If you suspect alcohol dependency, don’t hesitate to talk to your doctor about your options, including whether you should abstain altogether or seek inpatient or outpatient treatment. According to figures collected by WebMD, either option carries significant cost: $3,000 to $10,000 for a 30-day course of intensive outpatient treatment and $5,000 to $80,000 for longer inpatient stays. However, the financial cost is far outweighed by the benefits to your physical health, mental health, relationships, and career.

9. It’s Bad for Productivity and Career Advancement

Several studies cited in “Alcohol, Work and Productivity,” a major paper by the Science Group of the European Alcohol and Health Forum, suggest that moderate and heavy alcohol use negatively affect productivity at work and school. One cited study found that “delaying drinking onset by one year increased schooling by 0.47 years for men and 0.36 years for women” in the United States. Others found a connection between drinking and poor educational outcomes.

An occasional drink probably won’t derail your career or cripple your lifetime earning potential. But it’s worth pondering the effects of regular or heavy drinking on your productivity and performance in the workplace.

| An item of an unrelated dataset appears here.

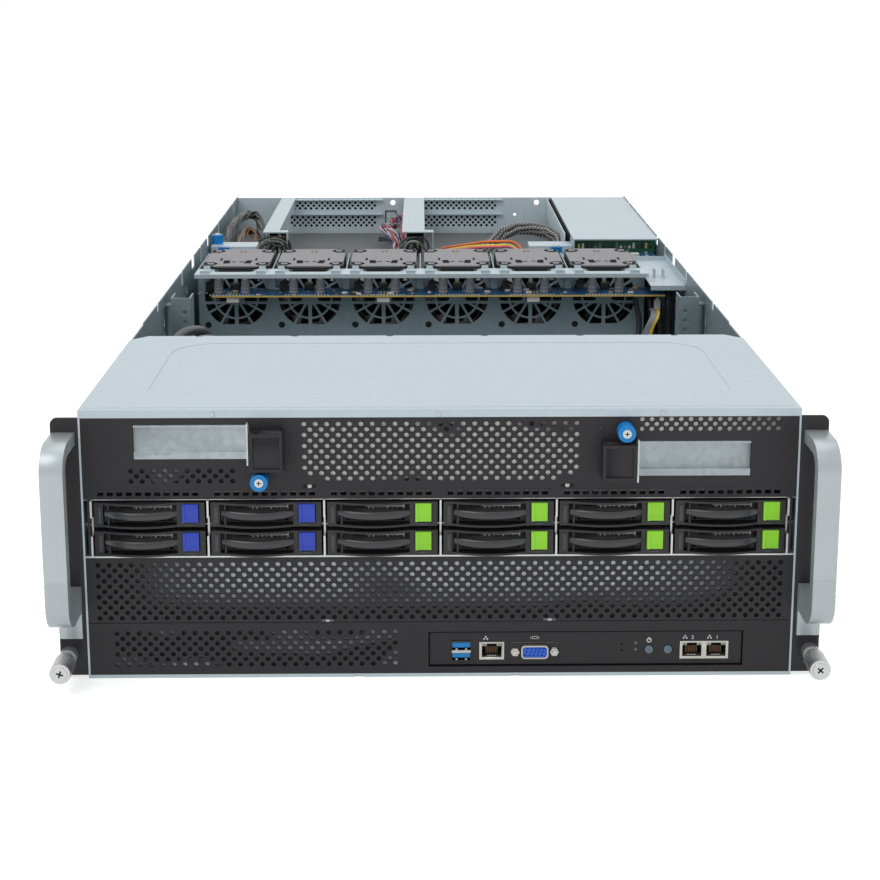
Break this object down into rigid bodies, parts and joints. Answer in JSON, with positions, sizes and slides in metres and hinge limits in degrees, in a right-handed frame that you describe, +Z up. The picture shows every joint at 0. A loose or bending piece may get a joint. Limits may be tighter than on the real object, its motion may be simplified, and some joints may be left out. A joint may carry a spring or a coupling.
{
  "type": "rack server",
  "caption": "Four-unit rack GPU server with hot-swap drive trays, lift-out fan modules, slide-out power supplies and lifting handles, rear cover removed.",
  "frame": {"origin": "centre of the chassis underside in plan, on its base face", "axes": "+X to the right seen from the front, +Y to the rear, +Z up"},
  "size_m": [0.4842, 0.939, 0.177],
  "materials": {
    "galvanised_sheet": "satin zinc-plated steel sheet",
    "cover_sheet": "pale blue-grey plated sheet",
    "black_panel": "black powder coat",
    "bright_sheet": "bright galvanised sheet",
    "connector_metal": "tinned connector shells",
    "handle_metal": "satin silver aluminium",
    "screw_metal": "nickel plated, knurled",
    "button_plastic": "grey-blue plastic",
    "circuit_board": "printed circuit board",
    "baffle_plastic": "dark grey plastic sheet",
    "cable_jacket": "cable jackets",
    "supply_case": "plated steel case",
    "tray_plastic": "black plastic",
    "fan_frame": "grey plate on a black frame",
    "fan_rotor": "black plastic"
  },
  "bodies": {
    "root": {"chassis_pan": "galvanised_sheet", "rear_panel": "galvanised_sheet", "front_cover": "cover_sheet", "upper_front_panel": "black_panel", "slot_covers": "bright_sheet", "drive_cage": "bright_sheet", "vent_panel": "black_panel", "lower_front_panel": "black_panel", "io_ports": "connector_metal", "rack_ears": "black_panel", "handles": "handle_metal", "fan_wall": "galvanised_sheet", "fan_board": "circuit_board", "psu_cage": "galvanised_sheet", "mainboard": "circuit_board", "air_baffle": "baffle_plastic", "card_supports": "cover_sheet", "wiring": "cable_jacket"},
    "left_thumbscrew": {"left_thumbscrew": "screw_metal"},
    "right_thumbscrew": {"right_thumbscrew": "screw_metal"},
    "power_button": {"power_button": "button_plastic"},
    "id_button": {"id_button": "button_plastic"},
    "psu_1": {"psu_1": "supply_case"},
    "psu_2": {"psu_2": "supply_case"},
    "drive_tray_01": {"drive_tray_01": "tray_plastic"},
    "drive_tray_02": {"drive_tray_02": "tray_plastic"},
    "drive_tray_03": {"drive_tray_03": "tray_plastic"},
    "drive_tray_04": {"drive_tray_04": "tray_plastic"},
    "drive_tray_05": {"drive_tray_05": "tray_plastic"},
    "drive_tray_06": {"drive_tray_06": "tray_plastic"},
    "drive_tray_07": {"drive_tray_07": "tray_plastic"},
    "drive_tray_08": {"drive_tray_08": "tray_plastic"},
    "drive_tray_09": {"drive_tray_09": "tray_plastic"},
    "drive_tray_10": {"drive_tray_10": "tray_plastic"},
    "drive_tray_11": {"drive_tray_11": "tray_plastic"},
    "drive_tray_12": {"drive_tray_12": "tray_plastic"},
    "tray_lever_01": {"tray_lever_01": "tray_plastic"},
    "tray_lever_02": {"tray_lever_02": "tray_plastic"},
    "tray_lever_03": {"tray_lever_03": "tray_plastic"},
    "tray_lever_04": {"tray_lever_04": "tray_plastic"},
    "tray_lever_05": {"tray_lever_05": "tray_plastic"},
    "tray_lever_06": {"tray_lever_06": "tray_plastic"},
    "tray_lever_07": {"tray_lever_07": "tray_plastic"},
    "tray_lever_08": {"tray_lever_08": "tray_plastic"},
    "tray_lever_09": {"tray_lever_09": "tray_plastic"},
    "tray_lever_10": {"tray_lever_10": "tray_plastic"},
    "tray_lever_11": {"tray_lever_11": "tray_plastic"},
    "tray_lever_12": {"tray_lever_12": "tray_plastic"},
    "fan_module_1": {"fan_module_1": "fan_frame"},
    "fan_module_2": {"fan_module_2": "fan_frame"},
    "fan_module_3": {"fan_module_3": "fan_frame"},
    "fan_module_4": {"fan_module_4": "fan_frame"},
    "fan_module_5": {"fan_module_5": "fan_frame"},
    "fan_module_6": {"fan_module_6": "fan_frame"},
    "fan_rotor_1": {"fan_rotor_1": "fan_rotor"},
    "fan_rotor_2": {"fan_rotor_2": "fan_rotor"},
    "fan_rotor_3": {"fan_rotor_3": "fan_rotor"},
    "fan_rotor_4": {"fan_rotor_4": "fan_rotor"},
    "fan_rotor_5": {"fan_rotor_5": "fan_rotor"},
    "fan_rotor_6": {"fan_rotor_6": "fan_rotor"}
  },
  "joints": [
    {"name": "tray_01_slide", "type": "slide", "parent": "root", "child": "drive_tray_01", "axis": [0, -1, 0], "range_m": [0, 0.11]},
    {"name": "lever_01_hinge", "type": "hinge", "parent": "drive_tray_01", "child": "tray_lever_01", "pos_m": [-0.20738, -0.4394, 0.1092], "axis": [0, 0, 1], "range_deg": [-60, 0]},
    {"name": "tray_02_slide", "type": "slide", "parent": "root", "child": "drive_tray_02", "axis": [0, -1, 0], "range_m": [0, 0.11]},
    {"name": "lever_02_hinge", "type": "hinge", "parent": "drive_tray_02", "child": "tray_lever_02", "pos_m": [-0.20738, -0.4394, 0.0905], "axis": [0, 0, 1], "range_deg": [-60, 0]},
    {"name": "tray_03_slide", "type": "slide", "parent": "root", "child": "drive_tray_03", "axis": [0, -1, 0], "range_m": [0, 0.11]},
    {"name": "lever_03_hinge", "type": "hinge", "parent": "drive_tray_03", "child": "tray_lever_03", "pos_m": [-0.13462, -0.4394, 0.1092], "axis": [0, 0, 1], "range_deg": [-60, 0]},
    {"name": "tray_04_slide", "type": "slide", "parent": "root", "child": "drive_tray_04", "axis": [0, -1, 0], "range_m": [0, 0.11]},
    {"name": "lever_04_hinge", "type": "hinge", "parent": "drive_tray_04", "child": "tray_lever_04", "pos_m": [-0.13462, -0.4394, 0.0905], "axis": [0, 0, 1], "range_deg": [-60, 0]},
    {"name": "tray_05_slide", "type": "slide", "parent": "root", "child": "drive_tray_05", "axis": [0, -1, 0], "range_m": [0, 0.11]},
    {"name": "lever_05_hinge", "type": "hinge", "parent": "drive_tray_05", "child": "tray_lever_05", "pos_m": [-0.06187, -0.4394, 0.1092], "axis": [0, 0, 1], "range_deg": [-60, 0]},
    {"name": "tray_06_slide", "type": "slide", "parent": "root", "child": "drive_tray_06", "axis": [0, -1, 0], "range_m": [0, 0.11]},
    {"name": "lever_06_hinge", "type": "hinge", "parent": "drive_tray_06", "child": "tray_lever_06", "pos_m": [-0.06187, -0.4394, 0.0905], "axis": [0, 0, 1], "range_deg": [-60, 0]},
    {"name": "tray_07_slide", "type": "slide", "parent": "root", "child": "drive_tray_07", "axis": [0, -1, 0], "range_m": [0, 0.11]},
    {"name": "lever_07_hinge", "type": "hinge", "parent": "drive_tray_07", "child": "tray_lever_07", "pos_m": [0.01087, -0.4394, 0.1092], "axis": [0, 0, 1], "range_deg": [-60, 0]},
    {"name": "tray_08_slide", "type": "slide", "parent": "root", "child": "drive_tray_08", "axis": [0, -1, 0], "range_m": [0, 0.11]},
    {"name": "lever_08_hinge", "type": "hinge", "parent": "drive_tray_08", "child": "tray_lever_08", "pos_m": [0.01087, -0.4394, 0.0905], "axis": [0, 0, 1], "range_deg": [-60, 0]},
    {"name": "tray_09_slide", "type": "slide", "parent": "root", "child": "drive_tray_09", "axis": [0, -1, 0], "range_m": [0, 0.11]},
    {"name": "lever_09_hinge", "type": "hinge", "parent": "drive_tray_09", "child": "tray_lever_09", "pos_m": [0.08363, -0.4394, 0.1092], "axis": [0, 0, 1], "range_deg": [-60, 0]},
    {"name": "tray_10_slide", "type": "slide", "parent": "root", "child": "drive_tray_10", "axis": [0, -1, 0], "range_m": [0, 0.11]},
    {"name": "lever_10_hinge", "type": "hinge", "parent": "drive_tray_10", "child": "tray_lever_10", "pos_m": [0.08363, -0.4394, 0.0905], "axis": [0, 0, 1], "range_deg": [-60, 0]},
    {"name": "tray_11_slide", "type": "slide", "parent": "root", "child": "drive_tray_11", "axis": [0, -1, 0], "range_m": [0, 0.11]},
    {"name": "lever_11_hinge", "type": "hinge", "parent": "drive_tray_11", "child": "tray_lever_11", "pos_m": [0.15637, -0.4394, 0.1092], "axis": [0, 0, 1], "range_deg": [-60, 0]},
    {"name": "tray_12_slide", "type": "slide", "parent": "root", "child": "drive_tray_12", "axis": [0, -1, 0], "range_m": [0, 0.11]},
    {"name": "lever_12_hinge", "type": "hinge", "parent": "drive_tray_12", "child": "tray_lever_12", "pos_m": [0.15637, -0.4394, 0.0905], "axis": [0, 0, 1], "range_deg": [-60, 0]},
    {"name": "fan_1_lift", "type": "slide", "parent": "root", "child": "fan_module_1", "axis": [0, 0, 1], "range_m": [0, 0.075]},
    {"name": "fan_1_spin", "type": "hinge", "parent": "fan_module_1", "child": "fan_rotor_1", "pos_m": [-0.18, 0.0616, 0.143], "axis": [0, 1, 0], "continuous": true},
    {"name": "fan_2_lift", "type": "slide", "parent": "root", "child": "fan_module_2", "axis": [0, 0, 1], "range_m": [0, 0.075]},
    {"name": "fan_2_spin", "type": "hinge", "parent": "fan_module_2", "child": "fan_rotor_2", "pos_m": [-0.113, 0.0616, 0.143], "axis": [0, 1, 0], "continuous": true},
    {"name": "fan_3_lift", "type": "slide", "parent": "root", "child": "fan_module_3", "axis": [0, 0, 1], "range_m": [0, 0.075]},
    {"name": "fan_3_spin", "type": "hinge", "parent": "fan_module_3", "child": "fan_rotor_3", "pos_m": [-0.046, 0.0616, 0.143], "axis": [0, 1, 0], "continuous": true},
    {"name": "fan_4_lift", "type": "slide", "parent": "root", "child": "fan_module_4", "axis": [0, 0, 1], "range_m": [0, 0.075]},
    {"name": "fan_4_spin", "type": "hinge", "parent": "fan_module_4", "child": "fan_rotor_4", "pos_m": [0.021, 0.0616, 0.143], "axis": [0, 1, 0], "continuous": true},
    {"name": "fan_5_lift", "type": "slide", "parent": "root", "child": "fan_module_5", "axis": [0, 0, 1], "range_m": [0, 0.075]},
    {"name": "fan_5_spin", "type": "hinge", "parent": "fan_module_5", "child": "fan_rotor_5", "pos_m": [0.088, 0.0616, 0.143], "axis": [0, 1, 0], "continuous": true},
    {"name": "fan_6_lift", "type": "slide", "parent": "root", "child": "fan_module_6", "axis": [0, 0, 1], "range_m": [0, 0.075]},
    {"name": "fan_6_spin", "type": "hinge", "parent": "fan_module_6", "child": "fan_rotor_6", "pos_m": [0.155, 0.0616, 0.143], "axis": [0, 1, 0], "continuous": true},
    {"name": "left_rack_screw_turn", "type": "hinge", "parent": "root", "child": "left_thumbscrew", "pos_m": [-0.2355, -0.454, 0.0165], "axis": [0, 1, 0], "continuous": true},
    {"name": "right_rack_screw_turn", "type": "hinge", "parent": "root", "child": "right_thumbscrew", "pos_m": [0.2355, -0.454, 0.0165], "axis": [0, 1, 0], "continuous": true},
    {"name": "power_button_press", "type": "slide", "parent": "root", "child": "power_button", "axis": [0, 1, 0], "range_m": [0, 0.001], "stiffness_N_per_m": 400, "springref_m": -0.001},
    {"name": "id_button_press", "type": "slide", "parent": "root", "child": "id_button", "axis": [0, 1, 0], "range_m": [0, 0.001], "stiffness_N_per_m": 400, "springref_m": -0.001},
    {"name": "psu_1_slide", "type": "slide", "parent": "root", "child": "psu_1", "axis": [0, 1, 0], "range_m": [0, 0.26]},
    {"name": "psu_2_slide", "type": "slide", "parent": "root", "child": "psu_2", "axis": [0, 1, 0], "range_m": [0, 0.26]}
  ]
}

Is Moderation Better? Potential Benefits of Moderate Alcohol Consumption

Moderate alcohol use does have benefits. Some are supported by peer-reviewed medical research; others are anecdotal. It’s up to you whether they outweigh the potential consequences.

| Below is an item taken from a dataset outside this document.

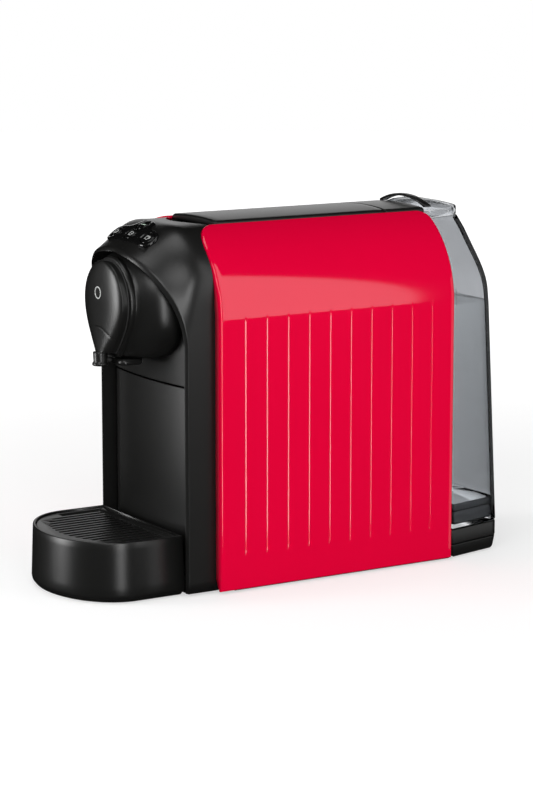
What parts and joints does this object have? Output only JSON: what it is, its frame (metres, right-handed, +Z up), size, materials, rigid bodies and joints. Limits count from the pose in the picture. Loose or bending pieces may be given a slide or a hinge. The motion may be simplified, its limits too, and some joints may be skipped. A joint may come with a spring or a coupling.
{
  "type": "espresso machine",
  "caption": "Compact capsule espresso machine with a lift-up lever, push buttons, a drip drawer with cup grid and a lift-off water tank.",
  "frame": {"origin": "on the floor under the middle of the outline", "axes": "+Z up, front of the machine towards -Y, +X the machine's right-hand side when seen from behind the front"},
  "size_m": [0.136, 0.34, 0.252],
  "materials": {
    "red_gloss": "high gloss",
    "black_satin": "satin",
    "black_gloss": "high gloss",
    "dark_plastic": "matte",
    "white_plastic": "satin",
    "smoke_clear": "clear smoked plastic, gloss",
    "rubber": "matte",
    "silicone": "translucent silicone",
    "steel": "machined",
    "aluminium": "die cast",
    "board": "lacquered board"
  },
  "bodies": {
    "machine": {"side_panel_left": "red_gloss", "side_panel_right": "red_gloss", "base_plate": "black_satin", "foot_1": "rubber", "foot_2": "rubber", "foot_3": "rubber", "foot_4": "rubber", "tank_dock": "black_satin", "dock_coupling": "silicone", "cord_gland": "rubber", "rear_wall": "black_satin", "front_housing": "black_satin", "column_panel": "black_satin", "head_housing": "black_satin", "outlet_rim": "black_satin", "outlet_cover": "black_satin", "spout_nozzle": "black_satin", "button_panel": "black_gloss", "lever_deck": "dark_plastic", "capsule_chute": "dark_plastic", "lever_shaft": "steel", "top_rear_cover": "black_satin", "brew_frame": "aluminium", "injector_head": "dark_plastic", "injector_seal": "silicone", "water_needles": "steel", "outlet_funnel": "silicone", "thermoblock": "aluminium", "thermostat": "white_plastic", "pump": "steel", "pump_mount_front": "rubber", "pump_mount_rear": "rubber", "flow_meter": "white_plastic", "control_board": "board", "hose_tank": "silicone", "hose_meter": "silicone", "hose_pump": "silicone", "hose_boiler": "silicone"},
    "lever": {"lever": "black_satin", "lever_crank_left": "steel", "lever_crank_right": "steel"},
    "carriage": {"brew_carriage": "dark_plastic"},
    "key_short": {"button_short": "black_gloss"},
    "key_medium": {"button_medium": "black_gloss"},
    "key_long": {"button_long": "black_gloss"},
    "key_power": {"button_power": "black_gloss"},
    "drawer": {"drip_tray": "black_satin", "grid_rest": "black_satin", "capsule_bin": "black_satin"},
    "grid": {"drip_grid": "black_satin"},
    "tank": {"water_tank": "smoke_clear", "tank_filter": "white_plastic", "tank_valve": "white_plastic"},
    "lid": {"tank_lid": "smoke_clear", "lid_tab": "black_satin"}
  },
  "joints": [
    {"name": "lever_hinge", "type": "hinge", "parent": "machine", "child": "lever", "pos_m": [0, 0.076, 0.238], "axis": [-1, 0, 0], "range_deg": [0, 75]},
    {"name": "carriage_slide", "type": "slide", "parent": "machine", "child": "carriage", "axis": [0, -1, 0], "range_m": [0, 0.0238]},
    {"name": "press_short", "type": "slide", "parent": "machine", "child": "key_short", "axis": [0, 0.515, -0.8572], "range_m": [0, 0.001], "stiffness_N_per_m": 400},
    {"name": "press_medium", "type": "slide", "parent": "machine", "child": "key_medium", "axis": [0, 0.515, -0.8572], "range_m": [0, 0.001], "stiffness_N_per_m": 400},
    {"name": "press_long", "type": "slide", "parent": "machine", "child": "key_long", "axis": [0, 0.515, -0.8572], "range_m": [0, 0.001], "stiffness_N_per_m": 400},
    {"name": "press_power", "type": "slide", "parent": "machine", "child": "key_power", "axis": [0, 0.515, -0.8572], "range_m": [0, 0.001], "stiffness_N_per_m": 400},
    {"name": "drawer_pull", "type": "slide", "parent": "machine", "child": "drawer", "axis": [0, -1, 0], "range_m": [0, 0.1]},
    {"name": "grid_lift", "type": "slide", "parent": "drawer", "child": "grid", "axis": [0, 0, 1], "range_m": [0, 0.05]},
    {"name": "tank_lift", "type": "slide", "parent": "machine", "child": "tank", "axis": [0, 0, 1], "range_m": [0, 0.08]},
    {"name": "lid_hinge", "type": "hinge", "parent": "tank", "child": "lid", "pos_m": [0, 0.1485, 0.2404], "axis": [-1, 0, 0], "range_deg": [0, 90]}
  ],
  "couplings": [
    {"joint": "carriage_slide", "follows": "lever_hinge", "m_per_rad": 0.018137}
  ]
}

It May Be Good for Cardiovascular Health

Moderate alcohol use is correlated with higher levels of HDL (“good”) cholesterol, which helps protect against cardiovascular disease.

According to Harvard University’s T.H. Chan School of Public Health, more than 100 scientific studies showed that moderate drinking reduced the risk of death from cardiovascular disease.

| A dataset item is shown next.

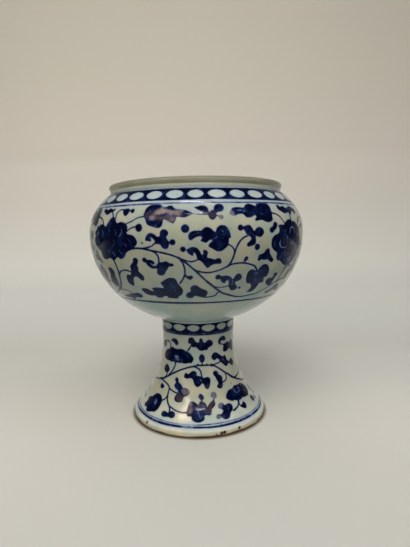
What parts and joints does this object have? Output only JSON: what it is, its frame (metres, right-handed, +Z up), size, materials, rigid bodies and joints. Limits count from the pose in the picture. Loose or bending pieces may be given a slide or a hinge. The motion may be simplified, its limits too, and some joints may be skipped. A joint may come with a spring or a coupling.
{
  "type": "footed bowl",
  "caption": "Round-bellied porcelain bowl with a closed-in mouth on a hollow flared foot, painted in cobalt blue with a scrolling floral pattern.",
  "frame": {"origin": "on the vessel's axis, in the plane that its foot ring stands on", "axes": "+Z up along the vessel's axis, -Y towards the side that the picture shows"},
  "size_m": [0.137, 0.137, 0.15],
  "materials": {
    "glazed_porcelain": "clear glaze over cobalt painting",
    "lip_glaze": "thin worn brown-dressed glaze",
    "fired_slip": "matt fired slip"
  },
  "bodies": {
    "root": {"stem_foot": "glazed_porcelain", "stem_luting": "fired_slip", "lower_bowl": "glazed_porcelain", "belly_luting": "fired_slip", "upper_bowl": "glazed_porcelain", "mouth_luting": "fired_slip", "mouth_ring": "lip_glaze"}
  },
  "joints": []
}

The observed effect ranges from 25% to 40% above the baseline — a substantial reduction. Studies suggest that continued moderate alcohol use is indicated even after acute cardiovascular events.

It May Prevent Ischemic Stroke

The same studies cited above show a significant inverse association between moderate alcohol use and risk of ischemic stroke, the most common type of stroke. Like a heart attack caused by one or more blocked coronary arteries, ischemic stroke occurs when one or more blocked blood vessels prevent oxygen from reaching parts of the brain. Ischemic stroke is a leading cause of disability and death in older adults.

It May Prevent or Mitigate Type 2 Diabetes

Some studies suggest that moderate alcohol use can forestall the onset of type 2 diabetes, a costly chronic condition caused by insulin resistance. A 2005 meta-analysis published in Diabetes Care found the risk of type 2 diabetes was reduced by 30% for moderate alcohol consumers compared with nondrinkers.

It’s a Social Lubricant (in Proper Context)

In the proper context, alcohol is a social lubricant – a boon for introverts and a salve for awkward encounters.

Perhaps you’re dreading a work-sponsored happy hour, a first date, or a holiday dinner filled with cringe-worthy uncle stories. Whatever the occasion, a drink or two can help.

The challenge lies in not using alcohol as a crutch. This is a fine line to walk for many.

Final Word

American attitudes around intoxicating substances continue to evolve. Millennials and Gen Zers are drinking less than older generational cohorts did, according to a 2019 feature by The Atlantic. They’re also finding more palatable alcohol alternatives, such as nonalcoholic craft beer, high-end nonalcoholic wine, and spirit alternatives for mocktails.

This embrace of moderation coincides with an apparent countertrend: rapidly liberalizing attitudes toward cannabis (marijuana). More than a dozen states have legalized cannabis for recreational use, turbocharging a “green rush” into cannabis stocks and derivative investments.

Perhaps it’s best not to read too much into these trends. If the occasional drink or (legal) edible improves your well-being with no ill effects on your finances, career, or relationships, it would appear to be a habit worth keeping. But it’s also important to listen to what your body, bank account, and — perhaps most importantly — loved ones are telling you. Should you decide to significantly reduce your consumption or stop drinking entirely, there’s a well-worn path for you to follow.